BGH: Richter können wegen zu langsamer Arbeit ermahnt werden

ESV-Redaktion Recht
13.09.2017
In einem Rechtsstreit wehrt sich ein OLG-Richter gegen eine dienstrechtliche Ermahnung, seine Fälle schneller abzuschließen. Der betroffene Richter sieht sich hierdurch in seiner richterlichen Unabhängigkeit verletzt und brachte die Sache vor den Bundesgerichtshof (BGH).
Der Fall bewegt sich im Spannungsfeld zwischen Unabhängigkeit der Justiz und Erwartungen der Dienstaufsicht. Es geht darum, wie schnell, sachgerecht und gründlich Richter arbeiten müssen.  

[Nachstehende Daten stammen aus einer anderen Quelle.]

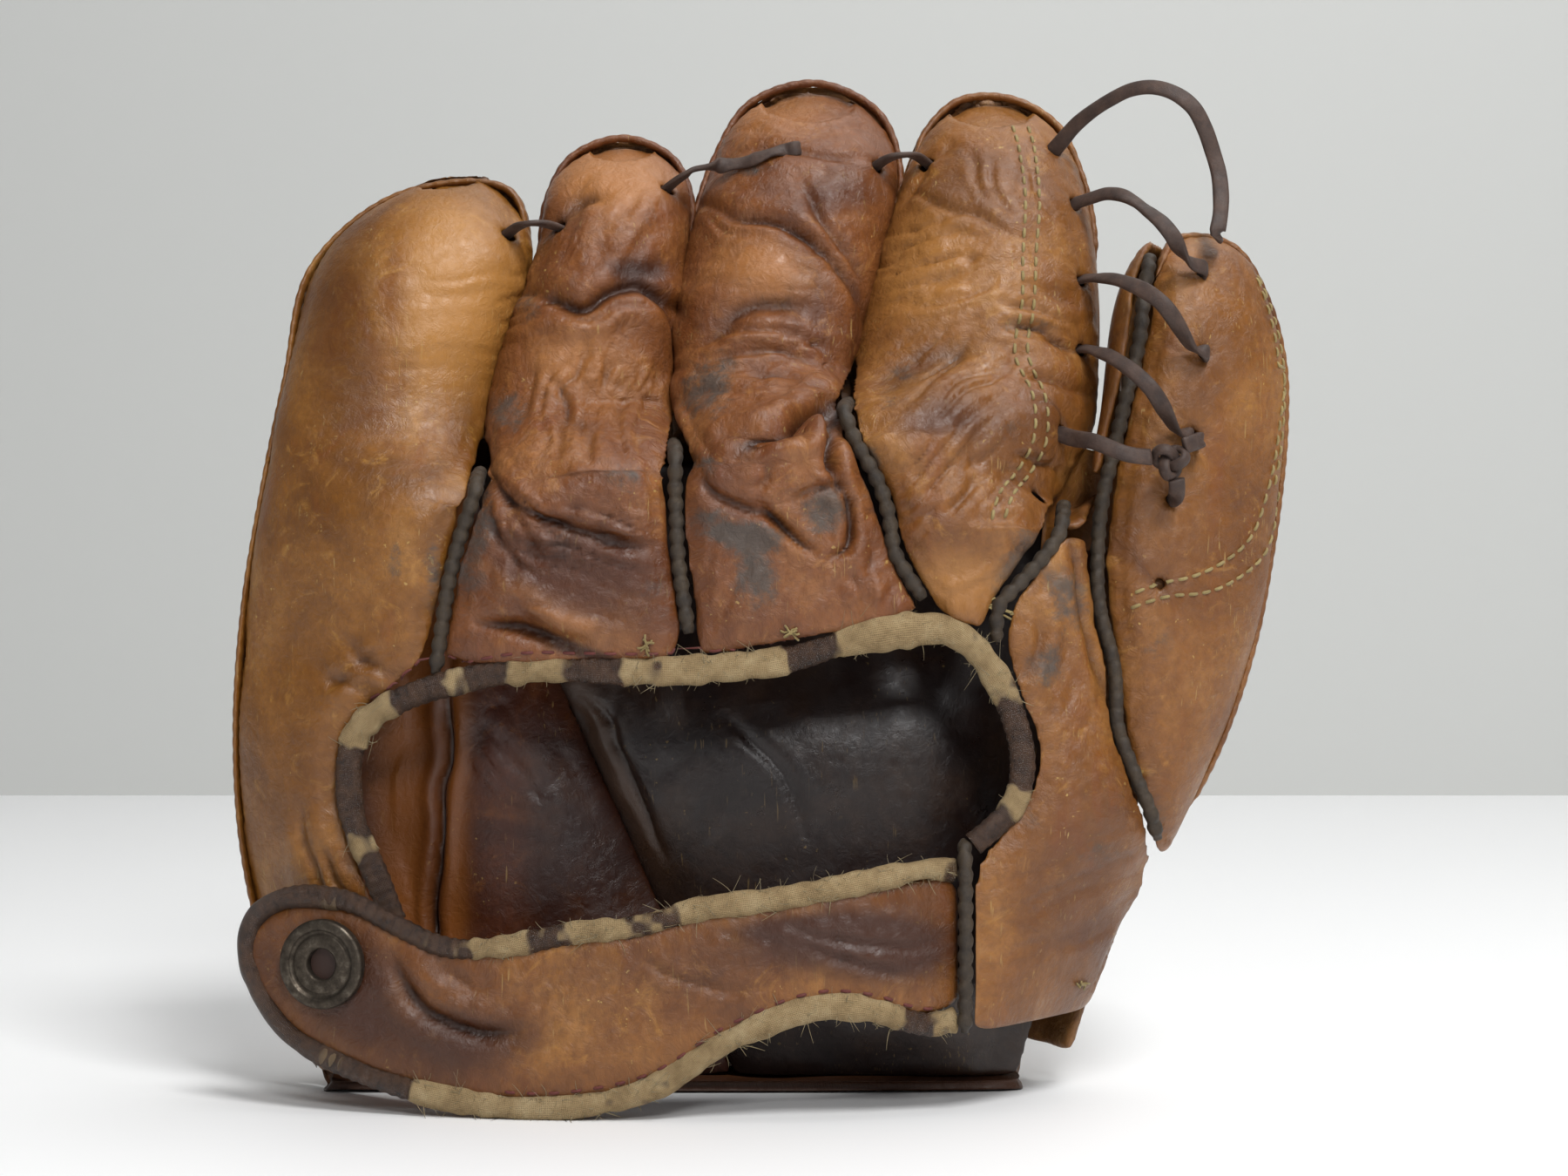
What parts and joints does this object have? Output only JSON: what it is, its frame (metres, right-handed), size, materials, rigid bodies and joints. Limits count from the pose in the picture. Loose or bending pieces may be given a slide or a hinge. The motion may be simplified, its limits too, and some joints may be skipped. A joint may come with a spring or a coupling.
{
  "type": "baseball glove",
  "caption": "Vintage left-hand five-finger leather fielder's glove with open back window, laced web, padded palm and snap wrist strap, standing on its heel.",
  "frame": {"origin": "middle of the bounding box, on the surface the heel stands on", "axes": "+Z to the fingertips, +X towards the thumb, -Y out of the back of the hand, +Y out of the palm"},
  "size_m": [0.2548, 0.0794, 0.2459],
  "materials": {
    "saddle_leather": "worn, satin",
    "russet_leather": "worn, satin",
    "faded_leather": "worn, satin",
    "palm_leather": "worn, satin",
    "welt_leather": "dull",
    "binding_leather": "glossy, frayed",
    "lining_leather": "smooth",
    "felt_pad": "matt felt",
    "rawhide_lace": "dull",
    "waxed_thread": "waxed",
    "snap_metal": "dark, tarnished"
  },
  "bodies": {
    "glove": {"crotch_gusset": "saddle_leather", "heel_pad": "felt_pad", "index_finger_back": "saddle_leather", "index_stitching_inner": "waxed_thread", "index_stitching_outer": "waxed_thread", "lining_little_side": "saddle_leather", "lining_palm": "lining_leather", "little_finger_back": "faded_leather", "little_side_pad": "felt_pad", "middle_finger_back": "russet_leather", "opening_binding": "binding_leather", "palm_pad": "felt_pad", "palm_shell": "palm_leather", "pocket_fold": "palm_leather", "ring_finger_back": "russet_leather", "snap_stud": "snap_metal", "stud_tab": "welt_leather", "thumb_side_back": "saddle_leather", "tip_lace_little_ring": "rawhide_lace", "tip_lace_middle_index": "rawhide_lace", "tip_lace_ring_middle": "rawhide_lace", "web_lace_loop": "rawhide_lace", "web_lace_lower": "rawhide_lace", "web_lace_middle": "rawhide_lace", "web_lace_top": "rawhide_lace", "web_lace_upper": "rawhide_lace", "welt_index_crotch": "welt_leather", "welt_little_ring": "welt_leather", "welt_middle_index": "welt_leather", "welt_ring_middle": "welt_leather", "welt_strap_seam": "welt_leather"},
    "thumb": {"thumb_back": "saddle_leather", "thumb_front": "palm_leather", "thumb_inner_side": "saddle_leather", "thumb_pad": "felt_pad", "thumb_stitching_outer": "waxed_thread", "thumb_stitching_inner": "waxed_thread", "web_lace_knot": "rawhide_lace", "web_lace_tail_up": "rawhide_lace", "web_lace_tail_down": "rawhide_lace", "welt_thumb": "welt_leather"},
    "strap": {"wrist_strap": "russet_leather", "strap_lining": "lining_leather", "strap_top_binding": "binding_leather", "strap_hem_binding": "binding_leather", "snap_cap": "snap_metal", "snap_socket": "snap_metal"}
  },
  "joints": [
    {"name": "thumb_fold", "type": "hinge", "parent": "glove", "child": "thumb", "pos_m": [0.08249, 0.00672, 0.1], "axis": [0, 0, 1], "range_deg": [0, 25], "deforming": ["web_lace_loop", "web_lace_top", "web_lace_upper", "web_lace_middle", "web_lace_lower", "crotch_gusset", "pocket_fold"]},
    {"name": "strap_swing", "type": "hinge", "parent": "glove", "child": "strap", "pos_m": [0.04599, -0.03128, 0.038], "axis": [0, 0, 1], "range_deg": [0, 120]}
  ]
}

Dienstaufsicht: Erledigungszahlen unterschreiten großzügigen Toleranzbereich erheblich

Der Antragsteller – Richter am Oberlandesgericht (OLG) Karlsruhe - hatte nur etwa 68 Prozent des durchschnittlichen Pensums seiner Kollegen erreicht. Nachdem er in einen anderen OLG-Senat wechselte, veranlasste die Präsidentin eine Sonderprüfung des Verfahrensbestands in dem Dezernat, in dem der Antragsteller vorher gearbeitet hatte. Anschließend warf sie ihm vor, seine Fälle zu langsam abzuschließen. Sie meinte, dass diese Erledigungszahlen den großzügigen Toleranzbereich erheblich unterschreiten würden. Im Jahre 2011 habe er sogar weniger Verfahren erledigt als ein durchschnittlicher Halbtagsrichter am OLG. Daher ermahnte sie ihn dienstaufsichtlich, seine Amtsgeschäfte unverzögert zu erledigen.

Kläger: Ermahnung ist Eingriff in richterliche Unabhängigkeit

Der Kläger sieht in dieser Ermahnung einen Eingriff in seine richterliche Unabhängigkeit. Schon die Sonderprüfung durch die Präsidentin des OLG Karlsruhe sei unzulässig, so der betroffene OLG-Richter. Vielmehr sieht er darin den Versuch, ihn zu einer Änderung seiner Rechtsprechung anzuhalten.

Zudem könne er eine höhere Erledigungszahl nur erreichen, wenn er zum Beispiel Sachverhalte weniger intensiv prüfen würde.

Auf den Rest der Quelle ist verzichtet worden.